A la tête du magnifique Concerto de’ Cavalieri, Marcello de Lisa sait rendre cohérente cette partition tripartite et rend à chaque compositeur sa couleur et sa place. Sa direction est enthousiasmante de virtuosité, de couleurs et d’investissement. Le Concerto de’Cavalieri qui nous avait épaté lors de leur récital Scarlatti avec Daniela Barcellona au disque, ici nous fait vivre une expérience unique. Nous avons particulièrement remarqué la personnalité et l’investissement du premier violon Francesca Vicari, une artiste exceptionnelle d’inspiration et d’élégance dans la tenue et le phrasé. Un bel équilibre dans cet orchestre exceptionnel qui est le digne héritier des fosses vénérables et mythiques des Tordinona, Valle et Argentina ! Nous en voulons encore de ces Cavalieri qui remportent toutes les courses du baroque !

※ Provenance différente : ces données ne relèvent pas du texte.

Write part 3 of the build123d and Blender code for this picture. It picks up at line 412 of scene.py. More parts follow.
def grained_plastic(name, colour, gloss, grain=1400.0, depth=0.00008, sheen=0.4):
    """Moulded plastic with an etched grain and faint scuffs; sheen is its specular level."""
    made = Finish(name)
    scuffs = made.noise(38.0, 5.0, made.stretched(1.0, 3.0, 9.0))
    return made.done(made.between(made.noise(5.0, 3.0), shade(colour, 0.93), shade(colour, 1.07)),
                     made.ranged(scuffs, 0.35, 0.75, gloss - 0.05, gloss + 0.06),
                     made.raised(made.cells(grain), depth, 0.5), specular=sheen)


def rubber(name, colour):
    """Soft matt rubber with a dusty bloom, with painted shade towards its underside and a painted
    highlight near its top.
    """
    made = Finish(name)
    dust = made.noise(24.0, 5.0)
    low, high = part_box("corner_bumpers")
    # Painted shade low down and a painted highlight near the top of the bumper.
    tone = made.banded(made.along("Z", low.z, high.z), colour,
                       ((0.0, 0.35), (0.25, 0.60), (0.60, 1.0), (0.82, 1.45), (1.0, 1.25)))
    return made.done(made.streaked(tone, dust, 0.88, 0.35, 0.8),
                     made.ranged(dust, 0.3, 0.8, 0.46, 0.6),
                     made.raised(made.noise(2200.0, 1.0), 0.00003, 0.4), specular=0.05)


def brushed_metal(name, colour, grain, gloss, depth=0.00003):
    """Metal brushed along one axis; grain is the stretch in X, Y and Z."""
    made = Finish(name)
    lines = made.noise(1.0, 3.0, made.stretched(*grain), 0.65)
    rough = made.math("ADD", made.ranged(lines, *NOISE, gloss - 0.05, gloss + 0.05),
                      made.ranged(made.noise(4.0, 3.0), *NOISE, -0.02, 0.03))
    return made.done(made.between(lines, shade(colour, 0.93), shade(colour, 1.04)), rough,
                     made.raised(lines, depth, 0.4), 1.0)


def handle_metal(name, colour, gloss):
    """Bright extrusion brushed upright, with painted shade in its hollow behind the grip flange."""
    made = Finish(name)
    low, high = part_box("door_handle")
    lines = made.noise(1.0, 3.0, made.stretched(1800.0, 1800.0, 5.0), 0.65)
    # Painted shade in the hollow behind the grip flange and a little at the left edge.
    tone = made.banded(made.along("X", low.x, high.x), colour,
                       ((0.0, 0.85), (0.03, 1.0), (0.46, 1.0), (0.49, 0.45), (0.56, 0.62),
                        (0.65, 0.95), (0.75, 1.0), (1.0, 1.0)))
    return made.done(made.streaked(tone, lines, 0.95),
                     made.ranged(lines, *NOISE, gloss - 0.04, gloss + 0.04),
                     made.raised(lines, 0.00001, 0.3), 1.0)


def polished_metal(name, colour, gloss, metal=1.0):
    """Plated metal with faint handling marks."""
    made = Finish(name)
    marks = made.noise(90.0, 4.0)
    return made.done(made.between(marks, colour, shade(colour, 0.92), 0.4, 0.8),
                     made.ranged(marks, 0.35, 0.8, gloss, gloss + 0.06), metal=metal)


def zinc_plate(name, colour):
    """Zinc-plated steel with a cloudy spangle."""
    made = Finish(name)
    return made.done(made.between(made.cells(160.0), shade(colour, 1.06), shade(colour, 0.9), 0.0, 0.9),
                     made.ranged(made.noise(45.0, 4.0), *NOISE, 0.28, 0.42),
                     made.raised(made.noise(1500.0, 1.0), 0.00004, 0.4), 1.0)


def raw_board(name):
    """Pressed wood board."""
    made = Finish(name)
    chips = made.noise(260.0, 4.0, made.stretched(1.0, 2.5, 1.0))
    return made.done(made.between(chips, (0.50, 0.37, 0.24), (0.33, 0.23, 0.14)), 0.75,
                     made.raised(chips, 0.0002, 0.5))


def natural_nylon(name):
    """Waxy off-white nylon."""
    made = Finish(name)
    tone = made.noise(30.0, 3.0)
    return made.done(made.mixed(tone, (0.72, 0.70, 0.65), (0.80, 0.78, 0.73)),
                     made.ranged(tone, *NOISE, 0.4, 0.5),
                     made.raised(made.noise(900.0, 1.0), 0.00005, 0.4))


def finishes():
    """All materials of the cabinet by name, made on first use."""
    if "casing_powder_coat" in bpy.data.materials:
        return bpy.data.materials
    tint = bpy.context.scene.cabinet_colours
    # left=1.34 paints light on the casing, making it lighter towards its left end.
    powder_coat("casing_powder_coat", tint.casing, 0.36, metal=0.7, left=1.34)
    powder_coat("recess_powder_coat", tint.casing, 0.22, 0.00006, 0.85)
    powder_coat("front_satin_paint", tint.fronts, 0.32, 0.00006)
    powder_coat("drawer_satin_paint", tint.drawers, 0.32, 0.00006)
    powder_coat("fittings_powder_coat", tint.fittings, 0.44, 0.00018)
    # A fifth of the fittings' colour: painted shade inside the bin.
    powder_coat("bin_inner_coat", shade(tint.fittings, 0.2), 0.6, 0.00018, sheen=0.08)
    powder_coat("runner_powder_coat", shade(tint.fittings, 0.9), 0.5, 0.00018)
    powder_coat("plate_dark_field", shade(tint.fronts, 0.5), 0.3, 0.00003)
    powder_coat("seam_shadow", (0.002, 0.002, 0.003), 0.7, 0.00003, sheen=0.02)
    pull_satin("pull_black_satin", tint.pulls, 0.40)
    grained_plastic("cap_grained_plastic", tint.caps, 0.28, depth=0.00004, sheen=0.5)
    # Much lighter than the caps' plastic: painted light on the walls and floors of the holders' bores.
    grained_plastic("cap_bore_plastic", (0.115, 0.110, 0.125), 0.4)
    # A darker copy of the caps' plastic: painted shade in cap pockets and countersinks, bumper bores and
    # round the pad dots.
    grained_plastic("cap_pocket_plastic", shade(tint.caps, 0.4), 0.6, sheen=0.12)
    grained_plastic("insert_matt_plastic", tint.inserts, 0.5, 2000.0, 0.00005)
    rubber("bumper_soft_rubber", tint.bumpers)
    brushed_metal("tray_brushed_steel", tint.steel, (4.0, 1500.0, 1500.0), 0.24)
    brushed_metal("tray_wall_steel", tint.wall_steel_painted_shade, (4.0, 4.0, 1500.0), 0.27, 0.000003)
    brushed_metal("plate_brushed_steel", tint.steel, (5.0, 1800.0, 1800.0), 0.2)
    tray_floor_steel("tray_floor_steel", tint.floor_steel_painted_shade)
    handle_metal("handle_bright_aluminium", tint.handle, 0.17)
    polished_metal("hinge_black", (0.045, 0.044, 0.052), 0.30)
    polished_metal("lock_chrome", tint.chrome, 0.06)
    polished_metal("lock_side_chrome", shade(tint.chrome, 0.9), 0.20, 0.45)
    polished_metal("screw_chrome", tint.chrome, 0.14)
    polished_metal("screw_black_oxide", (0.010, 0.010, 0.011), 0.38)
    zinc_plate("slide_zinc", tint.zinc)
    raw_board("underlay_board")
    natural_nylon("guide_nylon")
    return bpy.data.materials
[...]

A la tête de ce merveilleux ensemble, Marcello de Lisa place très haut la barre de la direction. Avec un souci constant des intervalles, des ornements, une précision dans la tenue de l’équilibre entre chant et instrumentistes, et un soutien adapté à chaque interprète. Marcello de Lisa se révèle un jeune chef dynamique et enthousiasmant, il n’abuse pas des ornements de la partition, mais il les sublime en gardant une cohérence qui va de soi. 

Nuit étincelante en définitive, Ambronay se paraît à nouveau d’astres et sa tiare porta des nouveaux diamants, plus splendides peut-être que ceux qui l’ornèrent par le passé.